Why the ECB suddenly decided to flood banks with money?

European Central Bank President Mario Draghi attends a plenary session of the European Parliament in Strasbourg. (European Parliament photographic library, 16/04/2013)

European Central Bank President Mario Draghi attends a plenary session of the European Parliament in Strasbourg. (European Parliament photographic library, 16/04/2013)

It was not a coincidence that the Governing Council of the European Central Bank  suddenly decided unanimously last week to further relax its monetary policy promising more and cheaper loans to all banks, exactly at a time when the US central bank, the Fed, is about to start calling back the trillions of dollars it spread around the world during the last three years, a large part of which has ended up in Europe, searching for higher yields. However fund managers in the US have now taken the message and are already abandoning or about to abandon placements in Europe in order to be able, as from this September, to face up to the changing monetary conditions at home. That’s why the Americans are obliged to leave Europe. Let’s follow the facts.

The US banks got rich again

After the great credit crunch in the American financial markets and the bankruptcy of Lehman Brothers the US government and the US Federal Reserve (Fed), the country’s central bank, adopted an all-out fiscal and monetary policy to keep the economy liquid. The Fed reduced its bank refinancing interest rate to zero and purchased whatever debt paper was on offer. In this way the Fed flooded the banks with zero cost dollars. The American lenders of course started their old tricks investing this money on risky placements all over the developing and the developed world. Turkey, Brazil and Asia were flooded with American dollar placements in sovereign and commercial debt. Even worse the US banks invested also in more risky placements in all and every possible commodity market.

In this risky way the American banks were quick in recapitalising themselves. Of course all that was based on the Fed’s notoriously relaxed monetary policies through this extraordinary programme of purchases of whatever assets were on sale by the banks. At that time those assets produced by the banks didn’t worth even the paper on which they were written, but the Fed didn’t care.

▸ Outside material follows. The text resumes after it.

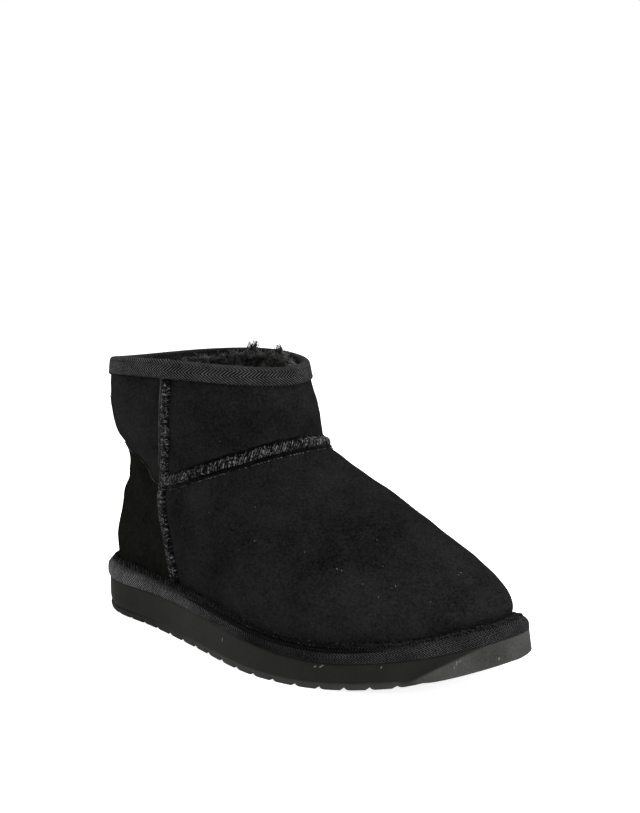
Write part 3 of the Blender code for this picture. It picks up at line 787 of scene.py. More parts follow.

The US banks lent to Europe

The American bankers of course didn’t forget old Europe. In Eurozone too there were a lot of risky and high yield placement options, being that Portuguese, Italian or Spanish sovereign bonds. There were also high yield placement options in Eurozone bank debt and the Americans unloaded billions of zero cost Fed dollars also in this market too.

There were times when the American banks advertised to Europeans that they had $20 trillion ready to be placed in European debt, if the Eurozone decided to borrow more and be buried even deeper in debts. Seemingly this was the last drop in an already full glass and the American and the European authorities started to fear a new credit crunch. The bubble in the debt market came again close to burst fed with trillions of US dollars. The alarm bell rang in the Fed and its President Ben Bernanke started talking about slowing or halting asset purchases. Of course this is not an easy project to realise. The US banks must slowly abandon their risky placements and start returning some of those dollars to the Fed. The bonanza of American dollars around the world cannot be supported any longer.

In any case the Fed’s goal to indirectly recapitalise the American banks through its zero cost financing has already been achieved. Within four years the New York banks managed to restore their profitability and in this way to recapitalise again themselves, swiftly purchasing back their shares from the US government. Not to forget that the Washington administration spent trillions recapitalising the American banks during the difficult days of the 2008-2009 winter. Within two years however the banks started acquiring back those shares from the government and of course the American administration never thought to use them to exercise control on the New York banks.

Now the American banks are about to leave Europe. Undoubtedly they will leave behind them a very large financial gap that must be filled in. The European debt which was buoyed with U.S. Federal Reserve money has to change hands, if the west is to avoid a new credit crunch, worse than the last one.

ECB to succeed the Fed

At this point enters ECB. Within a few hours its Governing Council unanimously decided last week that the dollar gap has to be filled in with euro. Without the slightest hesitation the Council decided not only to further reduce its interest rates soon but to accept any demand for refinancing from Eurozone’s 6000 banks. In this way the Eurozone banks, most of which are undercapitalised and in the risk zone, will succeed their US peers, in holding the European debt.

To achieve this, the ECB must be as generous for the Eurozone banks as the Fed was with theirs. The basic interest rate, presently at 0.5%, must be reduced closer to zero, the amounts of money should be unlimited and the time horizon of this arrangement very long. To this effect ECB’s President Mario Draghi, addressing last Monday 8 June the European Parliament was adamant. He said “the Governing Council sharpened its communication by announcing that it expects the key ECB interest rates to remain at present or lower levels for an extended period of time”. He also clarified that “(the Governing Council also) reiterated that its monetary policy stance will remain accommodative for as long as needed”.

All in all the ECB is now obliged to use the American recipe of very relaxed monetary policy. Even Germany cannot argue with that. The reason is that it’s the German and the French banks which now need the generosity of the ECB in order to adequately replace the American connection.